— INFORMATION SHOWN —
--

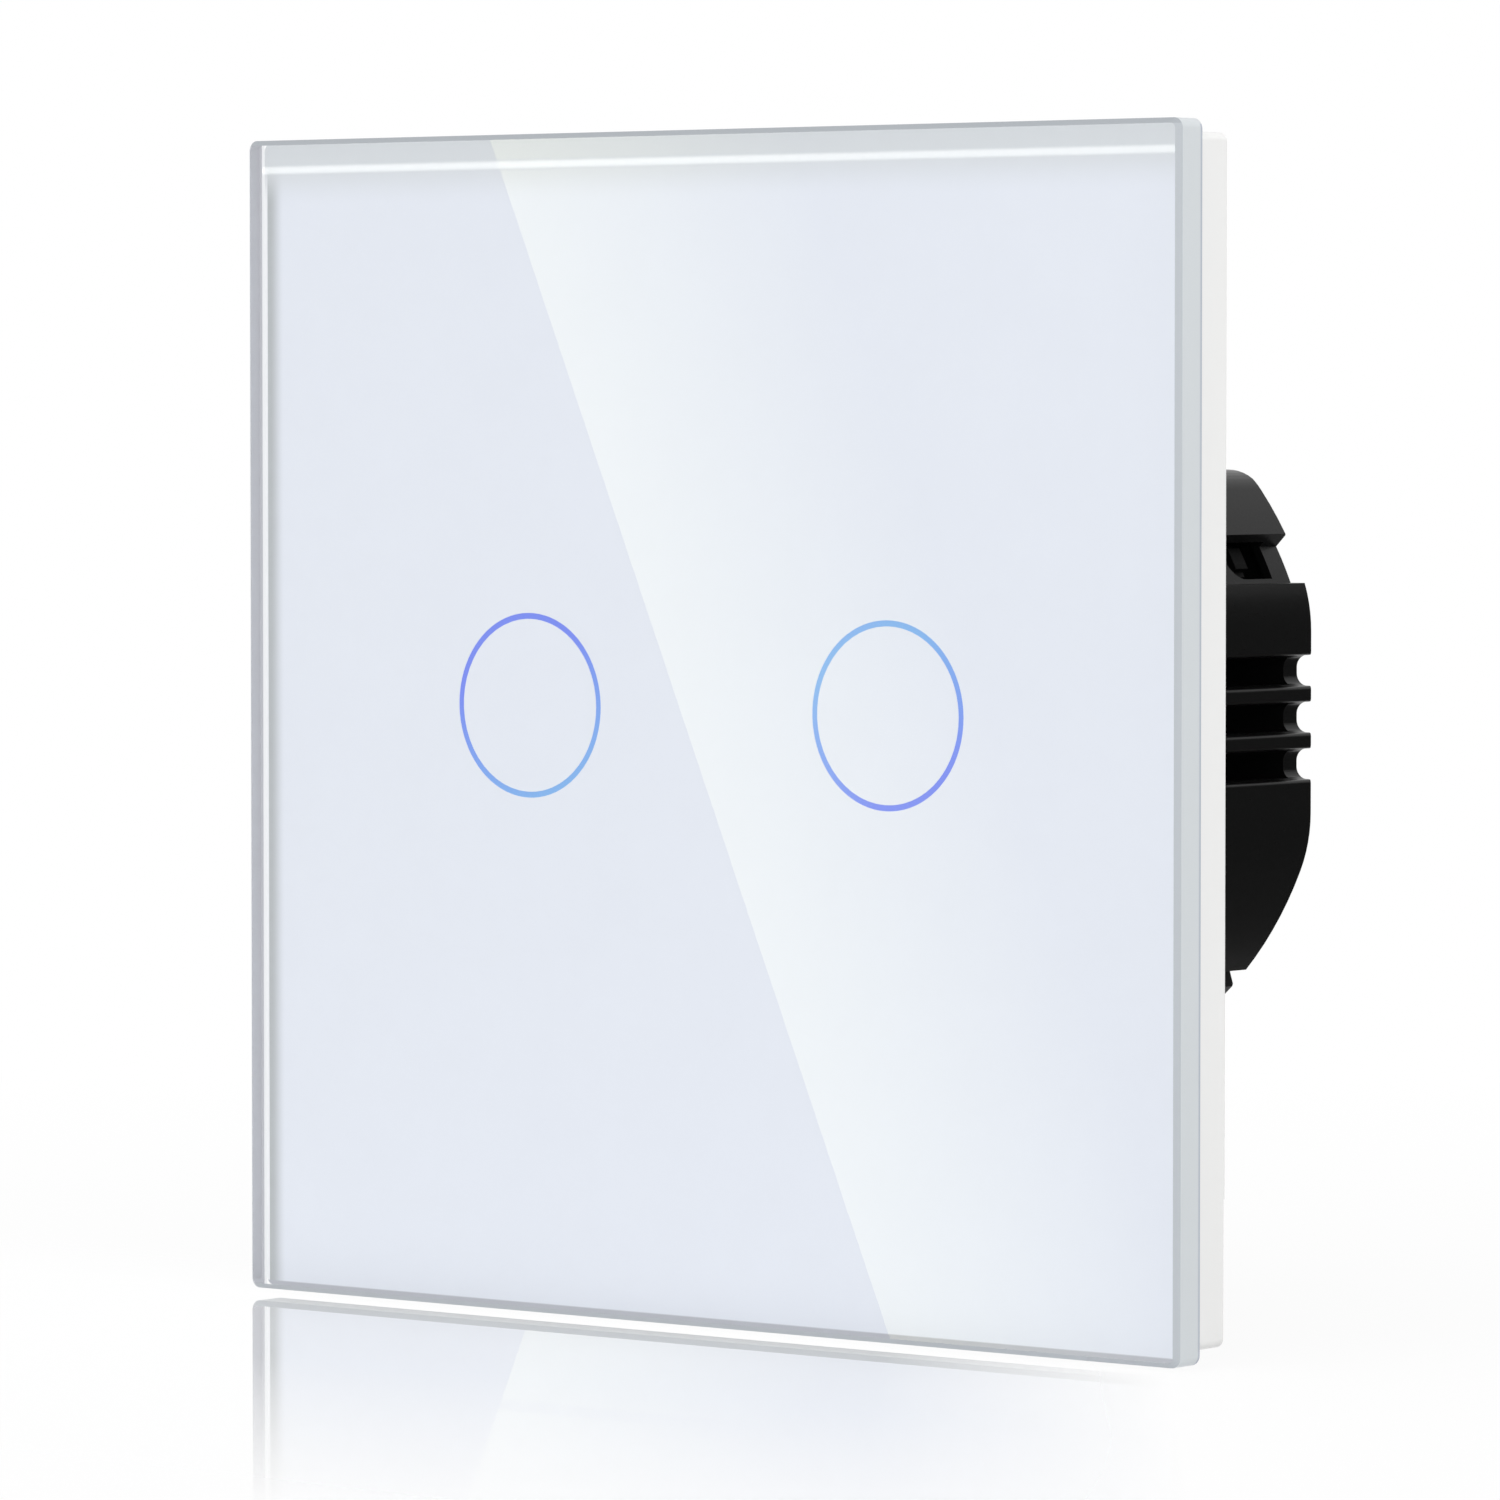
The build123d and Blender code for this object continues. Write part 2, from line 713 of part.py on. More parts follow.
# Power board, cut back round the pillars
with BuildPart() as power_board:
    with BuildSketch(at_depth(power_back)):
        Circle(power_board_radius)
        with Locations(*screw_places):
            Circle(pillar_radius + sliding_gap, mode=Mode.SUBTRACT)
    extrude(amount=power_board_thickness)
finish(power_board, "power_board")

# Terminal block with a chamber, a screw well and a wire inlet for each terminal
with BuildPart() as terminal_block:
    block_middle = (block_low + block_high) / 2
    with BuildSketch(at_depth(block_back)):
        with Locations((0, block_middle)):
            Rectangle(block_width, block_high - block_low)
    extrude(amount=block_back - power_back)
    chamber_reach = block_high - chamber_low
    with BuildSketch(at_depth(shelf_front)):
        with Locations(*[(place[0], chamber_low + chamber_reach / 2) for place in terminal_places]):
            Rectangle(chamber_width, chamber_reach)
    extrude(amount=shelf_front - chamber_front, mode=Mode.SUBTRACT)
    with BuildSketch(at_depth(block_back)):
        with Locations(*terminal_places):
            Circle(well_radius)
    extrude(amount=block_back - shelf_back, mode=Mode.SUBTRACT)
    with BuildSketch(at_depth(shelf_back)):
        with Locations(*terminal_places):
            Circle(screw_radius + thread_gap)
    extrude(amount=shelf_thickness, mode=Mode.SUBTRACT)
    with BuildSketch(Plane.XY.offset(block_low)):
        with Locations(*[(place[0], wire_middle) for place in terminal_places]):
            Circle(wire_inlet_radius)
    extrude(amount=block_wall, mode=Mode.SUBTRACT)
finish(terminal_block, "terminal_block")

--

— WORK TO DO —
Make an exact copy of the data above.

— ANSWER FOR THE TASK —
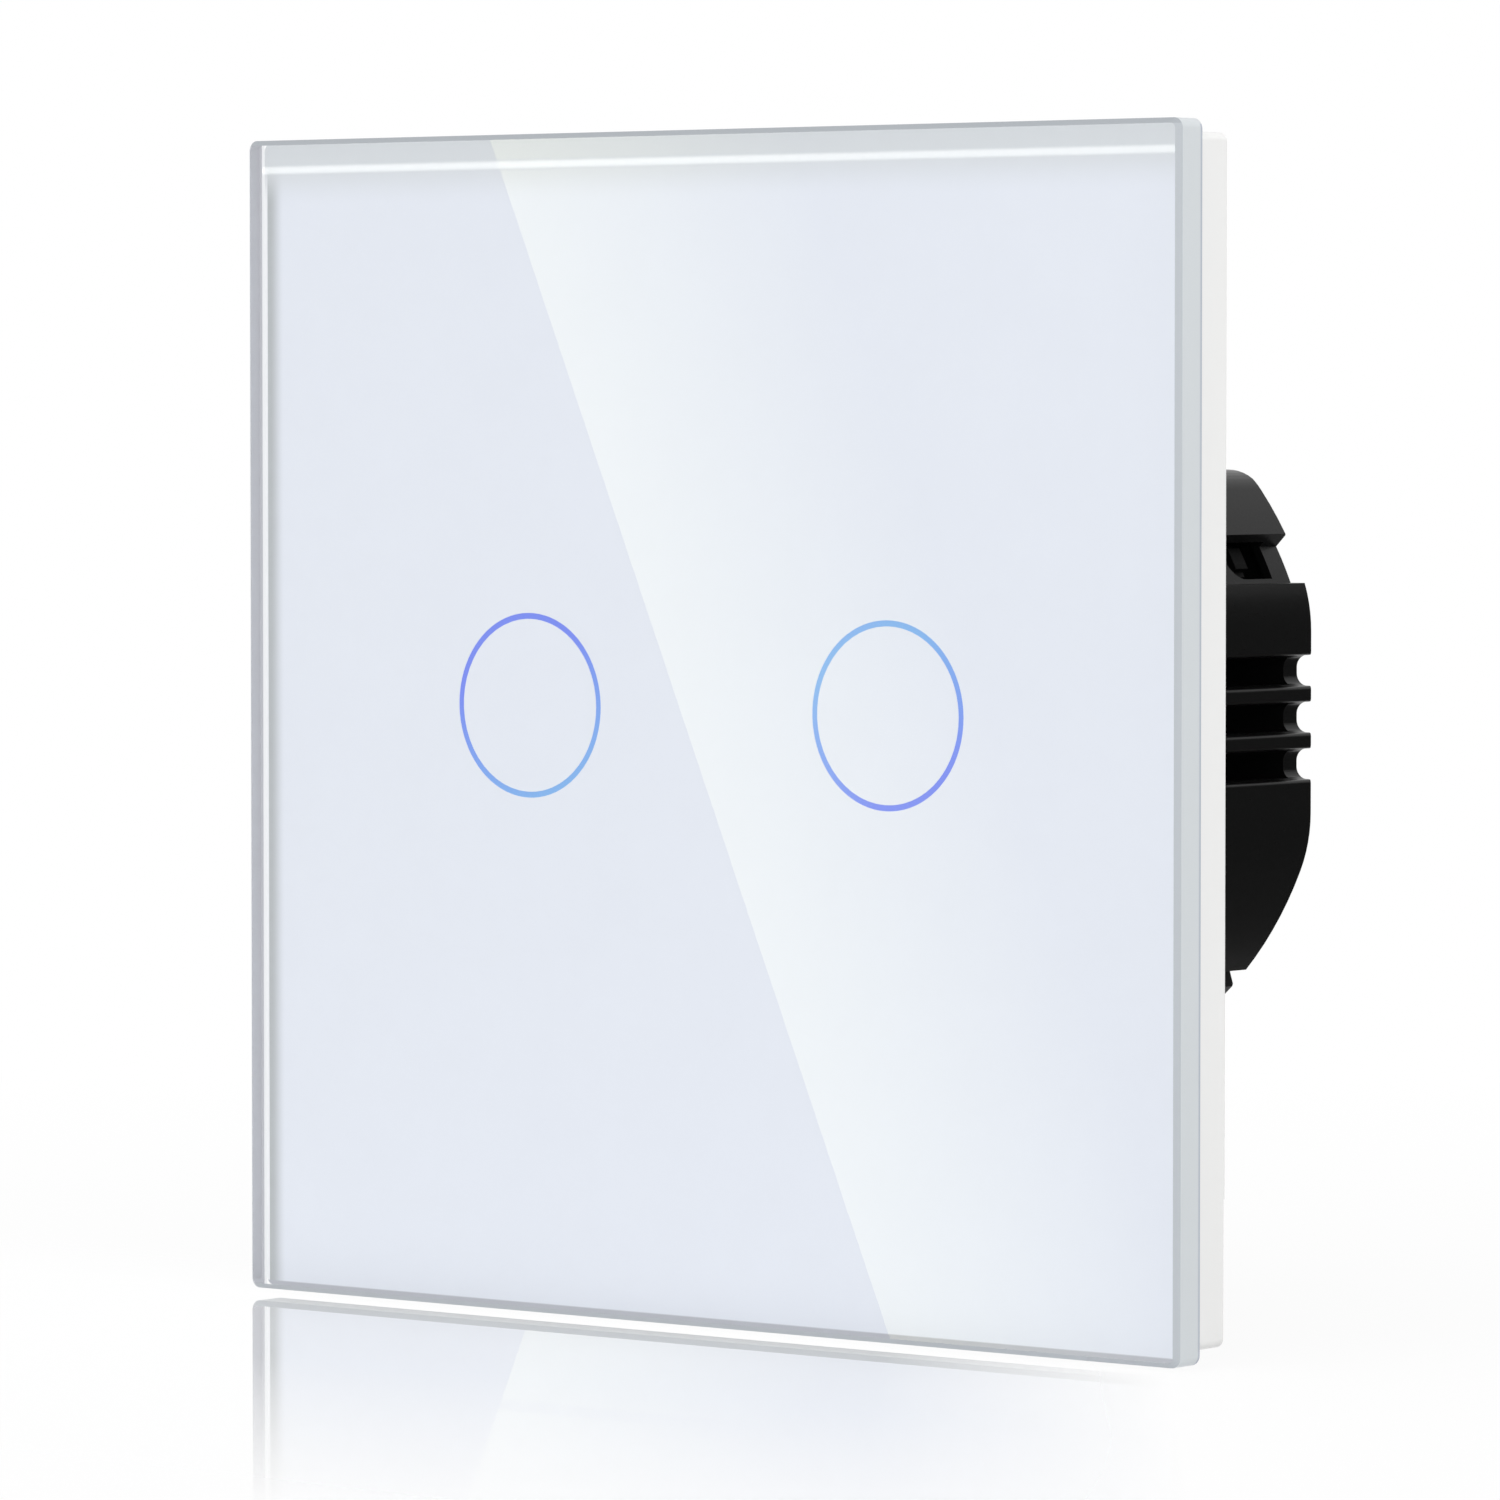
The build123d and Blender code for this object continues. Write part 2, from line 713 of part.py on. More parts follow.
# Power board, cut back round the pillars
with BuildPart() as power_board:
    with BuildSketch(at_depth(power_back)):
        Circle(power_board_radius)
        with Locations(*screw_places):
            Circle(pillar_radius + sliding_gap, mode=Mode.SUBTRACT)
    extrude(amount=power_board_thickness)
finish(power_board, "power_board")

# Terminal block with a chamber, a screw well and a wire inlet for each terminal
with BuildPart() as terminal_block:
    block_middle = (block_low + block_high) / 2
    with BuildSketch(at_depth(block_back)):
        with Locations((0, block_middle)):
            Rectangle(block_width, block_high - block_low)
    extrude(amount=block_back - power_back)
    chamber_reach = block_high - chamber_low
    with BuildSketch(at_depth(shelf_front)):
        with Locations(*[(place[0], chamber_low + chamber_reach / 2) for place in terminal_places]):
            Rectangle(chamber_width, chamber_reach)
    extrude(amount=shelf_front - chamber_front, mode=Mode.SUBTRACT)
    with BuildSketch(at_depth(block_back)):
        with Locations(*terminal_places):
            Circle(well_radius)
    extrude(amount=block_back - shelf_back, mode=Mode.SUBTRACT)
    with BuildSketch(at_depth(shelf_back)):
        with Locations(*terminal_places):
            Circle(screw_radius + thread_gap)
    extrude(amount=shelf_thickness, mode=Mode.SUBTRACT)
    with BuildSketch(Plane.XY.offset(block_low)):
        with Locations(*[(place[0], wire_middle) for place in terminal_places]):
            Circle(wire_inlet_radius)
    extrude(amount=block_wall, mode=Mode.SUBTRACT)
finish(terminal_block, "terminal_block")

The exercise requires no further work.